After years of facing a global pandemic, staring down opponents of tribal sovereignty, and seizing opportunities to make the lives of the Cherokee people better, Hoskin said the state of the Cherokee Nation in 2022 remains stronger than ever.
"Today, the Cherokee Nation is more than 437,000 citizens. We're strong, growing, and getting stronger every day," Hoskin said. "With Cherokees living in all 50 states and in many countries all over the world, Cherokees worldwide are forging a legacy built on the traditional foundations of community, family, and culture."
The Nation's Chief unveiled a proposal asking the Council of the Cherokee Nation to create the “Cherokee Nation Violence Against Women Act,” which is part of Hoskin's ongoing efforts to protect women, children, and men, while also bolstering the tribe’s criminal justice budget.
During his three years in office, Hoskin noted that the Cherokee Nation Marshal Services budget and staffing capacity increased by 267% and over 240%.

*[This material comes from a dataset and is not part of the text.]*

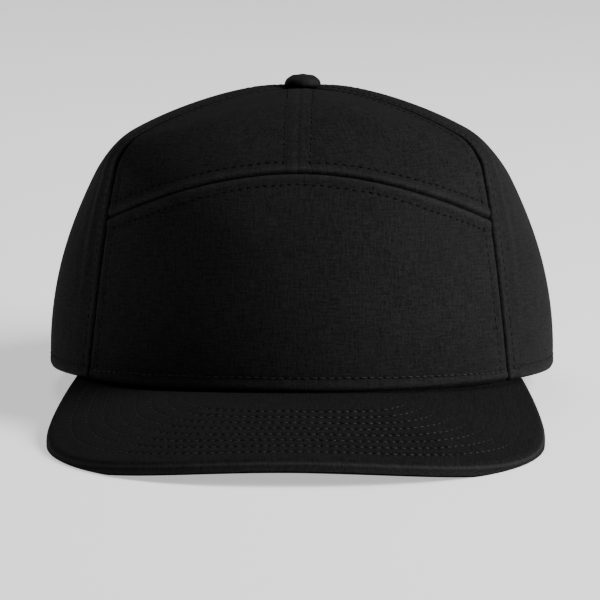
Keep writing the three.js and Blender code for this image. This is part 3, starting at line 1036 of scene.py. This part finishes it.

The Cherokee Nation announced it will soon break ground on a 25-home housing addition in Tahlequah as well as on hundreds of new homes across the reservation in the next coming years.
Hoskin and Deputy Chief Warner are also proposing a $3 million Cherokee Artist Recovery Act that officials hope will help to provide more opportunities for Cherokee Nation artists to sell their art, teach their craft, and share the tribe's culture across the country.